The primary users of the MiCorps dataset are the volunteers themselves. Additionally, the DEQ uses some of the data in its reporting to the EPA, and the Michigan Department of Natural Resources uses it for information on managing fisheries and fish stocking decisions. Researchers working with MSU and other universities to build a large database of lake monitoring data have been pleased with the quality of the MiCorps data and it has been included in their study.

In some cases, CLMP volunteers have collaborated with researchers who have proposed extra data collections; these additions have worked well, but Jo cautions that MiCorps staff has been protective of its volunteers and their needs. For example, staff makes sure that researchers provide summary reports in a timely fashion so that the volunteers benefit from their involvement.

Number of Volunteers

In 2015, 396 volunteers monitored 230 lakes under the program.

Number of Staff

There are five MiCorps staff members (each affiliated with one of the partner agencies), who provide a joint estimated time commitment of 1.9 FTE.

  Advice for WALPA

Jo Latimore had several pieces of advice for WALPA about starting a volunteer lake monitoring program:

  • Be careful about the number of monitoring parameters the group starts with; don’t take on too much at once.
  • Create a clear structure within which volunteers can successfully and comfortably work.
  • Determine with the volunteers how the program should expand.
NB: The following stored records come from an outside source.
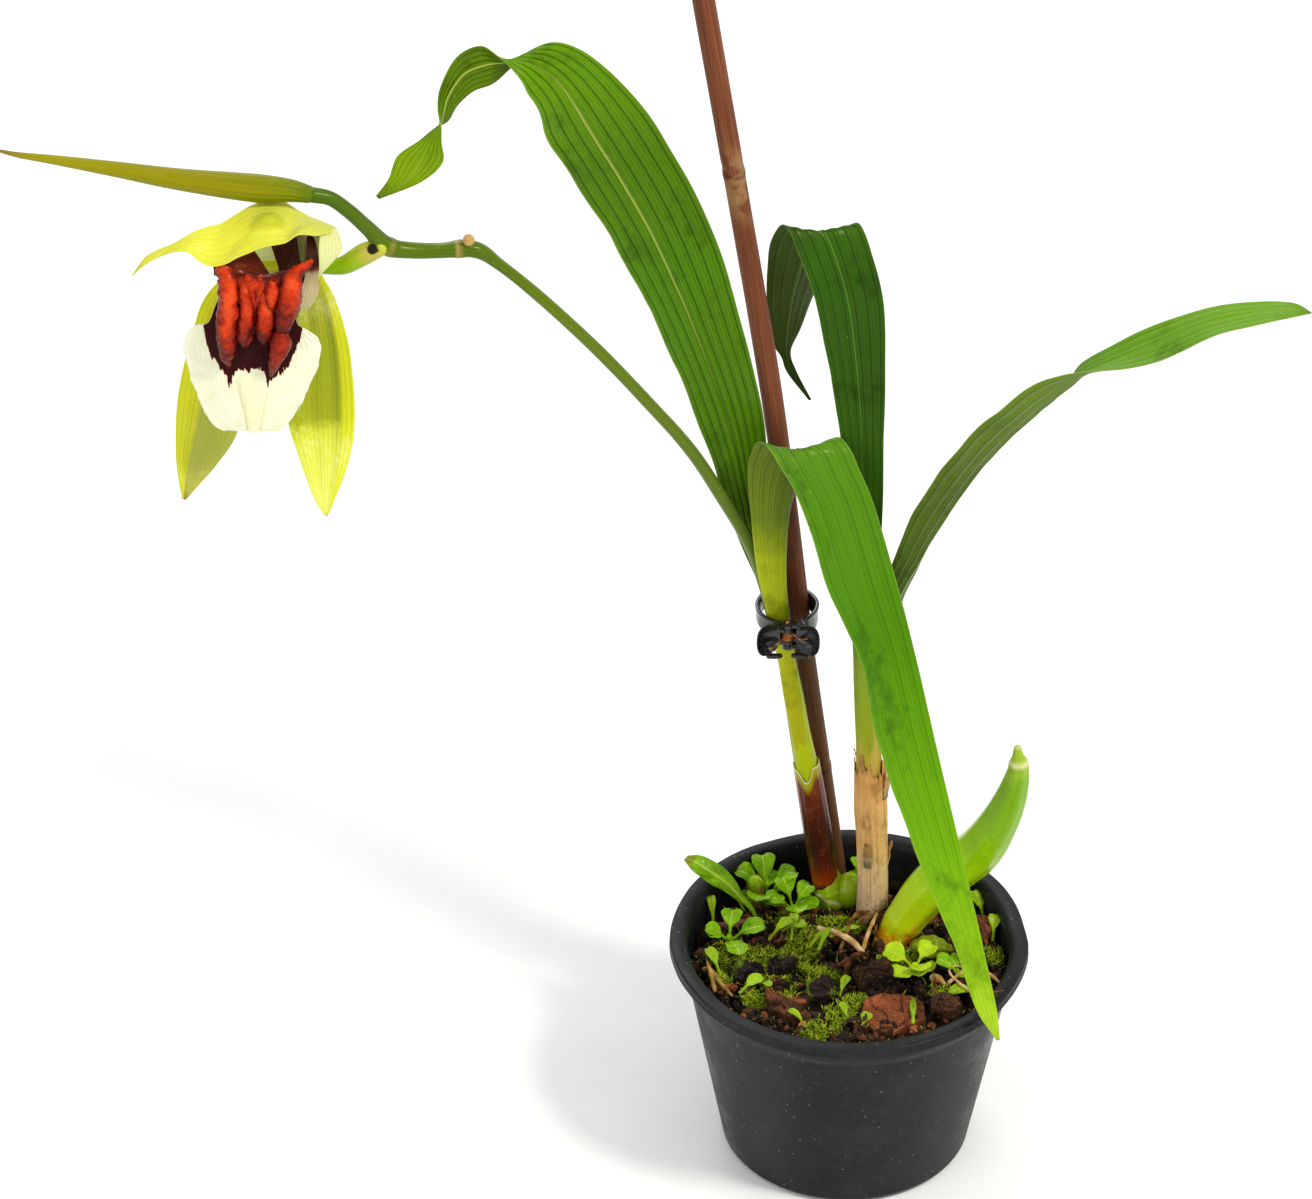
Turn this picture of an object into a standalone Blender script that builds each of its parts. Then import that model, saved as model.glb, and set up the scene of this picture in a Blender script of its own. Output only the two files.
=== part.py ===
# A potted orchid of the coelogyne kind: a black nursery pot of bark mix, an old growth and a
# new one with their leaves, a nodding flower on its scape, a cane stake and a sprung clip.
#
# Origin: middle of the pot's underside. +Z is up, and the flower faces -Y and hangs out to -X.
# Lists of points are in millimetres and are turned into metres by MM.

import math
import random

import bmesh
import bpy
import numpy as np
from mathutils import Matrix, Vector, noise

MM = 0.001
GAP = 0.3          # clearance between touching pieces
GROWTH = 0.4       # how far a socket's corners stand off, so that its faces keep the gap

# Pot
POT_HEIGHT = 81.0
RIM_RADIUS = 60.0
RIM_HEIGHT = 3.6
RIM_OVERHANG = 3.6
RIM_WIDTH = 4.2           # flat top of the rim
RIM_BEVEL = 0.9
WALL = 1.2
BASE_RADIUS = 42.7
BASE_ROUND = 3.0
FLOOR = 1.6
FLOOR_ROUND = 1.6
STEP_BELOW_RIM = 9.5      # faint step round the wall
STEP_DEPTH = 0.4
DRAIN_RADIUS = 4.0
DRAIN_CIRCLE = 26.0
DRAIN_COUNT = 5
POT_STEPS = 42

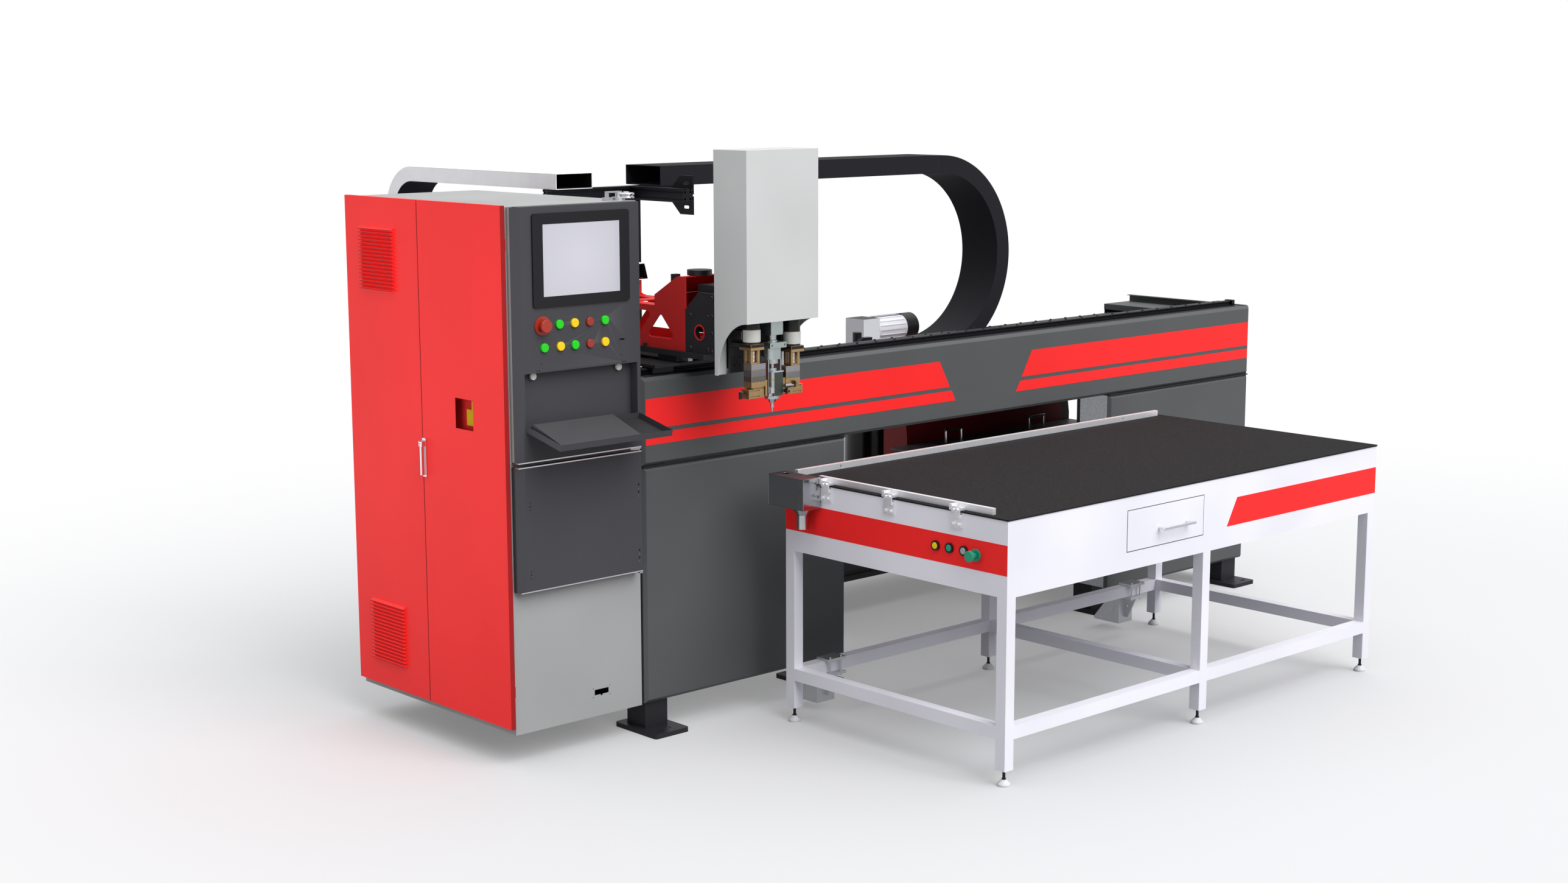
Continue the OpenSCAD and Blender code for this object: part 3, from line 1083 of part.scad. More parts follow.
// places of the buttons on the left face, in Y and Z
tbut = [[tab_y0 + 372, tab_h - 149], [tab_y0 + 298, tab_h - 147], [tab_y0 + 222, tab_h - 147]];
module button_bores() {
  for (p = tbut)
    cx(tab_x0 - 2, tab_x0 + 4, p[0], p[1], 13.6 + run);
  cx(tab_x0 - 2, tab_x0 + 4, tab_y0 + 160, tab_h - 154, 10 + run);
}
module ring_x(x0, x1, y, z, ro, ri) difference() {
  cx(x0, x1, y, z, ro);
  cx(x0 - 1, x1 + 1, y, z, ri);
}
module table_frame() color(white) {
  y0 = tab_y0;
  y1 = tab_y1;
  // legs and lower rails
  for (x = leg_xs, y = [y0, y1 - leg_w])
    box(x, x + leg_w, y, y + leg_w, leg_z, apron_z - e);
  for (k = [0, 1], y = [y0, y1 - leg_w])
    box(leg_xs[k] + leg_w + e, leg_xs[k + 1] - e, y, y + leg_w, lrail_z, lrail_z + lrail_h);
  for (x = leg_xs)
    box(x, x + leg_w, y0 + leg_w + e, y1 - leg_w - e, lrail_z, lrail_z + lrail_h);
  // apron of sheet on a tube frame, open behind the drawer
  strips_y(y0, y0 + 3, tab_x0, tab_x1, apron_z, tab_h, draw_x - 3, draw_x + drawer_w + 3,
    draw_z0 - 3, draw_z1 + 3);
  box(tab_x0, tab_x1, y1 - 3, y1, apron_z, tab_h);
  box(tab_x1 - 3, tab_x1, y0 + 3 + e, y1 - 3 - e, apron_z, tab_h);
  difference() {
    box(tab_x0, tab_x0 + 3, y0 + 3 + e, y1 - 3 - e, apron_z, tab_h);
    button_bores();
  }
  ring_x(tab_x0 - 9, tab_x0 - 1, tab_y0 + 160, tab_h - 154, 24, 10 + run);
  for (p = tbut)
    color(black) ring_x(tab_x0 - 10, tab_x0 - 1, p[0], p[1], 20, 13.6 + run);
  box(tab_x0 + 3 + e, tab_x1 - 3 - e, y0 + 3 + e, y1 - 3 - e, tab_h - 12, tab_h);
  for (y = [y0 + 3 + e, y1 - 43 - e])
    box(tab_x0 + 3 + e, tab_x1 - 3 - e, y, y + 40, apron_z, apron_z + 40);
  for (x = [tab_x0 + 3 + e, leg_xs[1], tab_x1 - 43])
    box(x, x + 40 - e, y0 + 43 + 2 * e, y1 - 43 - 2 * e, apron_z, apron_z + 40);
  // runners of the drawer
  for (x = [draw_x - 10, draw_x + drawer_w - 5 + run]) {
    box(x, x + 15 - run, y0 + 3 + e, y0 + 560, draw_z0 + 30, draw_z0 + 50);
    for (y = [y0 + 60, y0 + 520])
      box(x, x + 15 - run, y, y + 30, draw_z0 + 50 + e, tab_h - 12 - e);
  }
}

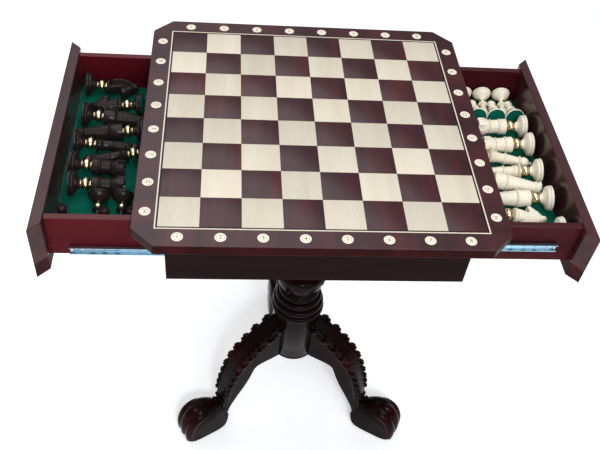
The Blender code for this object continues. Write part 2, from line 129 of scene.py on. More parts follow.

When MiCorps was looking to add another monitoring parameter, they asked the volunteers, who overwhelmingly agreed on adding a shoreline assessment.
  • Do not underestimate the amount of staff time it takes to recruit, register and retain volunteers and answer their questions.
  • Key to volunteer retention is direct access to program staff who respond promptly.
    The social benefits of the program (provided by training sessions and an annual conference) have been valuable in recruiting and keeping dedicated volunteers.